Em 2021, a Mostra de Cinema Negro de Sergipe – EGBÉ escolheu como tema a celebração da memória afetiva. Mas celebrar a criança preta que vive em nós, a criança preta que fomos, abrir álbuns de família e tocar as memórias afetivas que nos compõem é um desafio num país que teve, em 2019, ao menos 4.971 crianças e adolescentes mortos de forma violenta. É o que mostra o 14º Anuário Brasileiro de Segurança Pública. O número representa 10% do total de mortes violentas do ano passado, 2020, (47.773).
Com números aterrorizantes como esses, como então celebrar o lugar dessa infância que virou alvo na rotina Brasileira? Como dirimir tal fruto do racismo que faz de nossas crianças negras escolha de “balas perdidas”? A EGBÉ acredita no cinema como forma de transformação social e por isso busca narrativas que desloquem o alvo, mudando a direção do olhar social, às vezes comovido e apático, às vezes cego para a violência real a que nossas crianças negras são expostas.
Representatividade
Pesquisas comprovam como a representatividade contribui na construção de um imaginário e no desenvolvimento da autoestima do sujeito. Neste sentido, com o aumento do acesso aos meios de produção cinematográficos as narrativas produzidas por cineastas negres têm ganhado cada vez mais espaço e se tornado mais urgentes. Isto porque são narrativas que, além de reconstruir uma memória histórica, também contribuem para o fortalecimento de uma identificação deslocada do olhar branco. Narrativas que, plurais, tocam diversas temáticas e, entre elas, a infância. Mas não somente aquela infância contaminada pela violência, que durante muito tempo apareceu trazendo a criança preta num lugar de miséria, violência e abandono, contribuindo para a construção de um imaginário racista e estereotipado. As novas narrativas de cineastas negres trazem o lugar afetivo dessa infância, as brincadeiras, os risos, traquinagens, a vida em família. Como exemplo, podemos citar alguns filmes: Hair love, de Matthew A. Cherry, Cores e botas, de Juliana Vicente (BR), A piscina de Caique, de Raphael Gustavo da Silva e Dara – a primeira vez que fui ao céu, de Renato Candido de Lima.

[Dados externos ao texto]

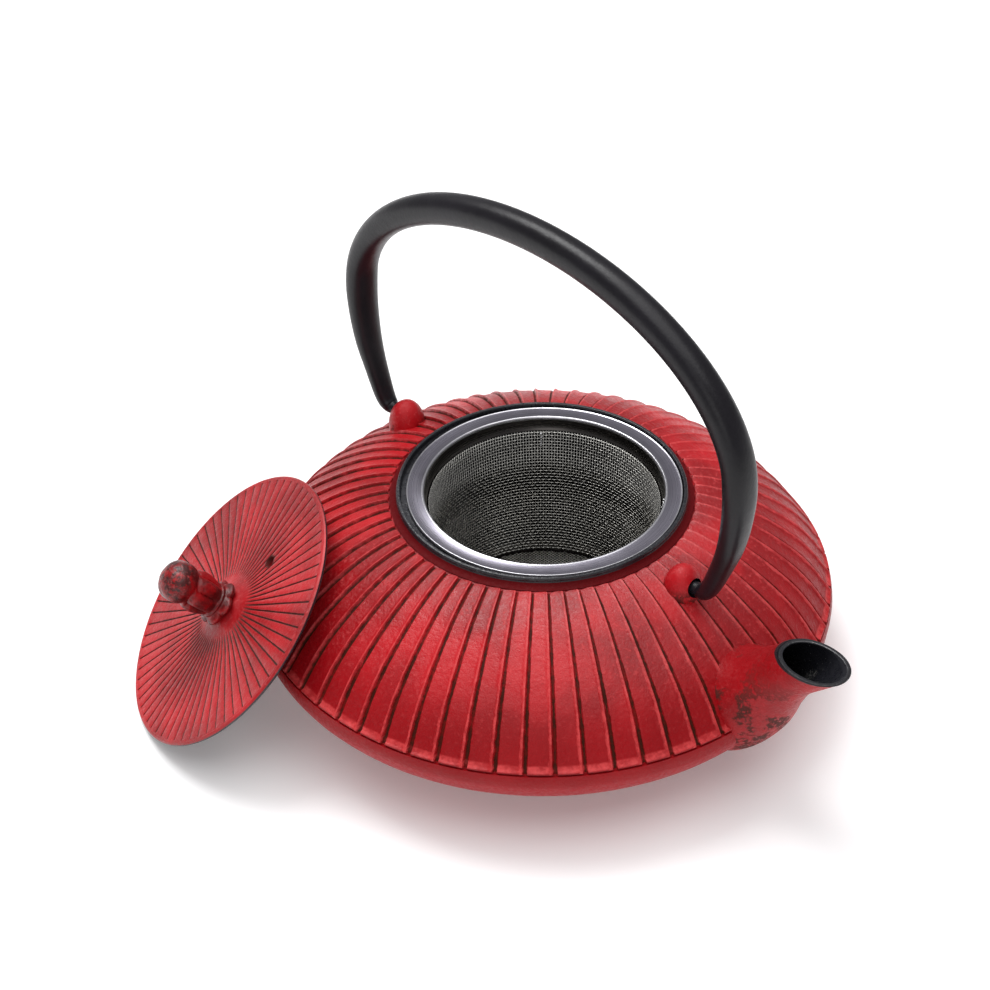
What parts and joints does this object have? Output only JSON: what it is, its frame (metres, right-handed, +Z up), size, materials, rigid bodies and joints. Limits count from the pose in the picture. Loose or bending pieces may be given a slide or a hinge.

A cineasta Luciana Oliveira, produtora da EGBÉ, explica o desejo de trazer esse tema. “Queremos celebrar esses momentos, pois eles existiram, existem e são possíveis. Ressignificar o lugar dessa memória aproximando-a das nossas vivências como um legado poderoso que nos faz narrar, criar, curar e seguir. Desejamos celebrar uma infância preta de alegrias, experiências afetivas, brincadeiras na rua, aconchego na mesa de casa durante o lanche da tarde, o pique-esconde, as brincadeiras na casa da avó. Queremos celebrar a criança preta que fomos e que somos, pois ela vive em nós”, disse.
A EGBÉ acontece de 10 a 16 de abril, de forma virtual.